Exercise goal
Identify each line holding the string "this" and copy it.

+===+

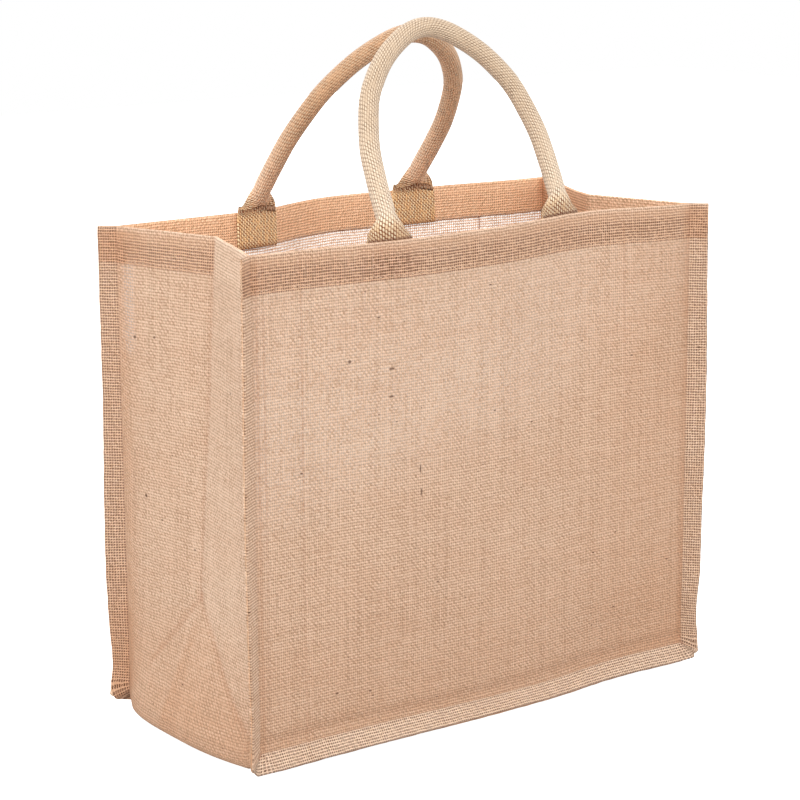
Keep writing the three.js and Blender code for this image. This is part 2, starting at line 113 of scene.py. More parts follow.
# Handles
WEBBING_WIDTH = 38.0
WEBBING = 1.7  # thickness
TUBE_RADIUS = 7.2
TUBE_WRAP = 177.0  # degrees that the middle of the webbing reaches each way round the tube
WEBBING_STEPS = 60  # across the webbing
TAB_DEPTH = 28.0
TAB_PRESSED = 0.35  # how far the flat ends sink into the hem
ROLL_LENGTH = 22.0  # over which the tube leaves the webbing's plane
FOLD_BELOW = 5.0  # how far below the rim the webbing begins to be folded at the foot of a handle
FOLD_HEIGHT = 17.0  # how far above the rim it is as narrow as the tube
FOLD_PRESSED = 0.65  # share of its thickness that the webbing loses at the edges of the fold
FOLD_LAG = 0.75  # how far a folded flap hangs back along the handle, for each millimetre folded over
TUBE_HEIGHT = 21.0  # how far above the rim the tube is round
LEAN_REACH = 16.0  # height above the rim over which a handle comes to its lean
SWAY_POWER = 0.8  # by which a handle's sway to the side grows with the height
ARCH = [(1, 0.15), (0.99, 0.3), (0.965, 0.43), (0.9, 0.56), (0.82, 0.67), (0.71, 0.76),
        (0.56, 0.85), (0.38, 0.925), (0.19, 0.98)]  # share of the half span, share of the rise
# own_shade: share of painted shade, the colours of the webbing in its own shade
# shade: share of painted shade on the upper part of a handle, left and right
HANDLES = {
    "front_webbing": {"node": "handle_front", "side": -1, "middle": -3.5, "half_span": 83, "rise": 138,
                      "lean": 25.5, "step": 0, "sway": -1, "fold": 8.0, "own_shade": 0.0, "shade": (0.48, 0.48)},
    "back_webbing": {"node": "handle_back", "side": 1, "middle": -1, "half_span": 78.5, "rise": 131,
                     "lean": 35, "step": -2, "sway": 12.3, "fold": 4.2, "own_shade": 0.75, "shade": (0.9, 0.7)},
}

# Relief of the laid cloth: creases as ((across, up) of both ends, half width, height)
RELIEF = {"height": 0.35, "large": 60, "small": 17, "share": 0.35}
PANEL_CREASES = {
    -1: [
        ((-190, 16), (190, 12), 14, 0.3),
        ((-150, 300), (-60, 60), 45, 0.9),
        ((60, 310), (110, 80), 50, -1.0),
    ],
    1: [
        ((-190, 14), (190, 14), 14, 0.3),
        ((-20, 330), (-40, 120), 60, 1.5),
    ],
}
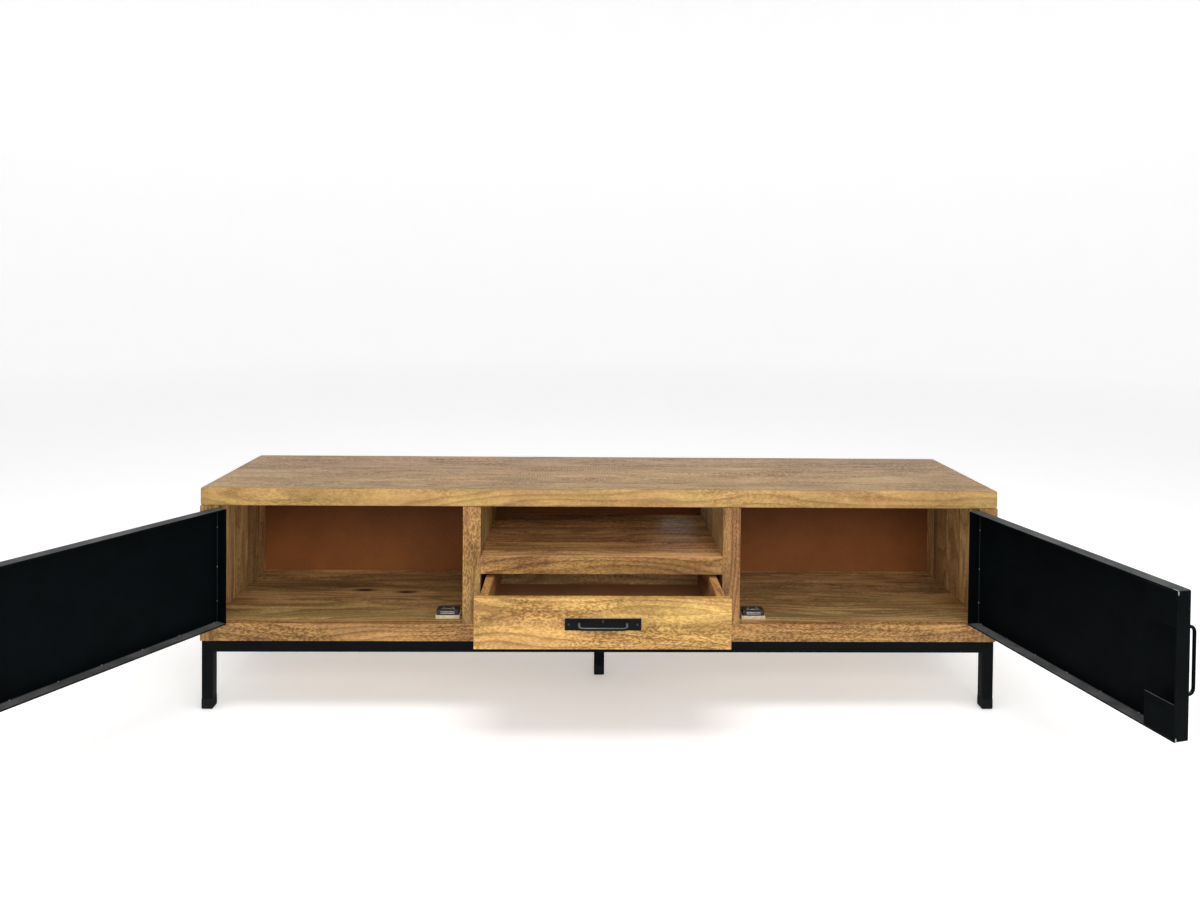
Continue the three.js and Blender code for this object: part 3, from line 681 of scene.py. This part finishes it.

+===+

Output
Keep writing the three.js and Blender code for this image. This is part 2, starting at line 113 of scene.py. More parts follow.
Continue the three.js and Blender code for this object: part 3, from line 681 of scene.py. This part finishes it.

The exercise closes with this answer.